346 Squadron Guyenne – 347 Squadron Tunisie
Grande-Bretagne
septembre 1943 – octobre 1944
Guy Fruchart

Le thème des Groupes Lourds n’est plus tout à fait nouveau : Icare et feu Aéro-Éditions, pour ne citer qu’eux, ont déjà publié respectivement un ouvrage et un hors-série, ce dernier ayant été écrit par Guy Fruchart lui-même, l’auteur de ce présent livre. Guy Fruchart avait à l’époque présenté avec sérieux un sujet intéressant, avec cependant quelques lacunes et imperfections ; en connaissant la signature du livre, on partait donc rassuré avec cette publication de Lela Presse… en espérant voir les défauts corrigés, dont celui d’avoir trop « collé » aux journaux de marche. Le format court du hors-série avait obligé l’ancien éditeur à composer, mais aujourd’hui avec un livre de plus de 200 pages on a sans aucun doute l’ouvrage le plus complet qui soit quant à ces deux unités françaises de bombardiers lourds ayant servi sous l’autorité du Bomber Command entre 1944-1945.

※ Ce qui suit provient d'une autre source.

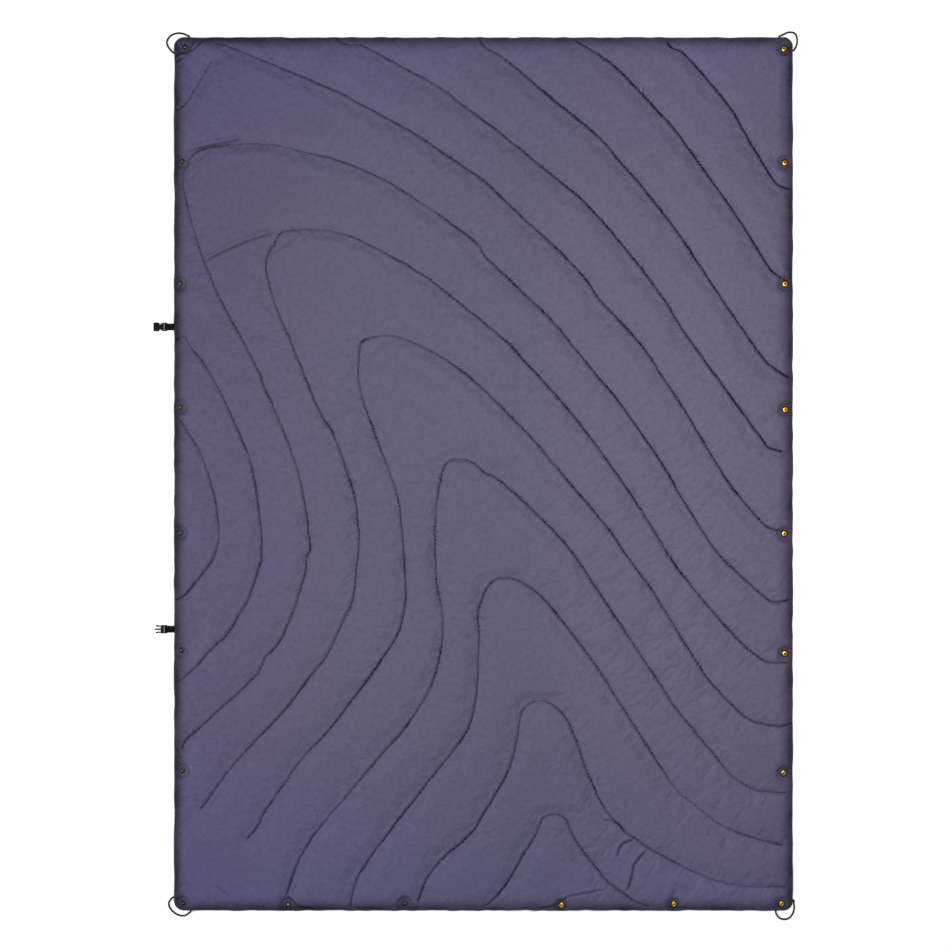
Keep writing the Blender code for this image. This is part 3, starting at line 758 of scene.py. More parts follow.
def hold_seams(x, y, lines):
    """Moves the nearest grid points onto the seams, and says which they are."""
    step_x, step_y = x[0, 1] - x[0, 0], y[1, 0] - y[0, 0]
    held_x, held_y = x.copy(), y.copy()
    held = np.zeros(x.shape, bool)
    for line in lines:
        i = np.rint((line[:, 0] - x[0, 0]) / step_x).astype(int)
        j = np.rint((line[:, 1] - y[0, 0]) / step_y).astype(int)
        inside = (i > 0) & (i < x.shape[1] - 1) & (j > 0) & (j < x.shape[0] - 1)
        i, j, points = i[inside], j[inside], line[inside]
        away = np.hypot(points[:, 0] - x[j, i], points[:, 1] - y[j, i])
        order = np.argsort(-away)
        i, j, points = i[order], j[order], points[order]
        held_x[j, i], held_y[j, i] = points.T
        held[j, i] = True
    return held_x, held_y, held


def snap_distance(x, y):
    """How far each point is from the middle of the nearest snap."""
    nearest = np.full(x.shape, 9.0)
    for snap_x, snap_y in snap_places():
        nearest = np.minimum(nearest, np.hypot(x - snap_x, y - snap_y))
    return nearest


def near_snaps(x, y, radius):
    """True where a snap pinches the cloth."""
    return snap_distance(x, y) < radius


def hold_rim(held):
    held[[0, -1]] = True
    held[:, [0, -1]] = True
    return held


def edge_distance(x, y):
    return np.minimum(WIDTH / 2 - np.abs(x), LENGTH / 2 - np.abs(y))


def inflate(step, lines):
    """The swelling of a skin that is held at the seams, the snaps and the edge."""
    x, y = flat_grid(step)
    held = hold_rim(hold_seams(x, y, lines)[2] | near_snaps(x, y, SNAP_HOLD))
    if step > 0.012:
        swell, rounds = np.zeros(x.shape), 500
    else:
        swell, rounds = resample(inflate(2 * step, lines), x.shape), 40
    for _ in range(rounds):
        around = swell[:-2, 1:-1] + swell[2:, 1:-1] + swell[1:-1, :-2] + swell[1:-1, 2:]
        swell[1:-1, 1:-1] = (around + step * step) / 4
        swell[held] = 0
    return swell


def puff(swell):
    """Height of the cloth above its seams: steep beside them, full in the middle."""
    reach = np.sqrt(np.maximum(2 * swell, 0)) * sizes().swell
    return reach / (1 + (reach / sizes().loft) ** 3) ** (1 / 3)


def seam_base(x, y, inner, edge):
    """Height of the held lines: rounded down towards the thin edge."""
    share = np.clip(edge_distance(x, y) / EDGE_ROUNDING, 0, 1)
    return edge + (inner - edge) * np.sqrt(1 - (1 - share) ** 2)


def settle(x, y, z, held):
    """Lets slack cloth, held at the seams, fill and wrinkle. Returns its moves."""
    grid = bmesh.new()
    bmesh.ops.create_grid(grid, x_segments=x.shape[1] - 1, y_segments=x.shape[0] - 1, size=1)
    mesh = kept_mesh("slack_cloth", grid)
    start = np.stack([x.ravel(), y.ravel(), z.ravel()], 1).astype(np.float32)
    mesh.vertices.foreach_set("co", start.ravel())
    cloth = linked_object("slack_cloth", mesh)
    group = cloth.vertex_groups.new(name="held")
    group.add(np.flatnonzero(held).tolist(), 1.0, "REPLACE")
    modifier = cloth.modifiers.new("slack", "CLOTH")
    rules = modifier.settings
    rules.quality = 3
    rules.mass = 0.15
    rules.tension_stiffness = 20
    rules.compression_stiffness = 20
    rules.shear_stiffness = 8
    rules.bending_stiffness = 0.02
    rules.vertex_group_mass = "held"
    rules.use_pressure = True
    rules.uniform_pressure_force = 2
    rules.shrink_min = rules.shrink_max = -sizes().slack
    rules.effector_weights.gravity = 0
    modifier.collision_settings.use_collision = False
    modifier.point_cache.frame_start = 1
    modifier.point_cache.frame_end = SETTLE_FRAMES
    scene = bpy.context.scene
    for moment in range(1, SETTLE_FRAMES + 1):
        scene.frame_set(moment)
    settled = cloth.evaluated_get(bpy.context.evaluated_depsgraph_get()).data
    points = np.empty(start.size, np.float32)
    settled.vertices.foreach_get("co", points)
    moves = points.reshape(-1, 3) - start
    longest = np.linalg.norm(moves, axis=1)
    moves *= np.minimum(1, FARTHEST_MOVE / np.maximum(longest, 1e-9))[:, None]
    bpy.data.objects.remove(cloth)
    bpy.data.meshes.remove(mesh)
    scene.frame_set(1)
    return [moves[:, k].reshape(x.shape).astype(float) for k in range(3)]



def slack_moves(lines):
    """How the slack shell settles, on the coarser grid that it settles on."""
    step = sizes().slack_grid
    x, y = flat_grid(step)
    swell = inflate(step, lines)
    x, y, held = hold_seams(x, y, lines)
    held = hold_rim(held | near_snaps(x, y, SNAP_HOLD))
    z = seam_base(x, y, sizes().seam_height + PINCH_DEPTH, HEM_TOP) + puff(swell)
    crumple = np.random.default_rng(11).normal(0, 0.15 * MM, x.shape)
    return settle(x, y, z + crumple * ~held, held)


def stamp_window(x, y, middle, reach):
    step = x[0, 1] - x[0, 0]
    i0, i1 = (int((middle[0] + side * reach - x[0, 0]) / step) for side in (-1, 1))
    j0, j1 = (int((middle[1] + side * reach - y[0, 0]) / step) for side in (-1, 1))
    return np.s_[max(j0, 0):max(j1, 0) + 1, max(i0, 0):max(i1, 0) + 1]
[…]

Ceci dit, écrire un livre sur des unités de bombardement n’est pas chose aisée, car il n’est pas facile de faire revivre au lecteur la vie d’un équipage de bombardier qui doit faire de longs vols souvent ennuyeux et surtout répétitifs, pendant lesquels il se passe parfois rien de notable. D’ailleurs, on identifie plus facilement le héros aviateur comme étant un pilote de chasse et non comme un pilote de bombardier : c’est injuste et immérité certes, mais inévitable. Si un combat aérien entre chasseurs captive vite le lecteur, on peut difficilement le faire avec des vols de bombardiers qui frisent la routine. Dans ce registre, Guy Fruchart parvient à ne pas trop nous ennuyer, malgré le fait d’avoir opté pour une articulation tournant autour des journaux de marche et la description au jour le jour des missions effectuées par les deux unités. Sur ce sujet difficile à écrire, le texte n’est cependant pas aidé par une mise en page pas toujours claire : en ouvrant par exemple la page 79, on ne sait pas à quel période l’auteur fait référence alors que l’on suit les aventures au jour le jour, et il faut tourner plusieurs pages pour savoir que l’action se déroule en octobre. Un repère sur chaque page aurait permis de se repérer dans le temps et cela aurait été très utile pour ceux qui veulent trouver une mission particulière sans perdre du temps à feuilleter tout un livre.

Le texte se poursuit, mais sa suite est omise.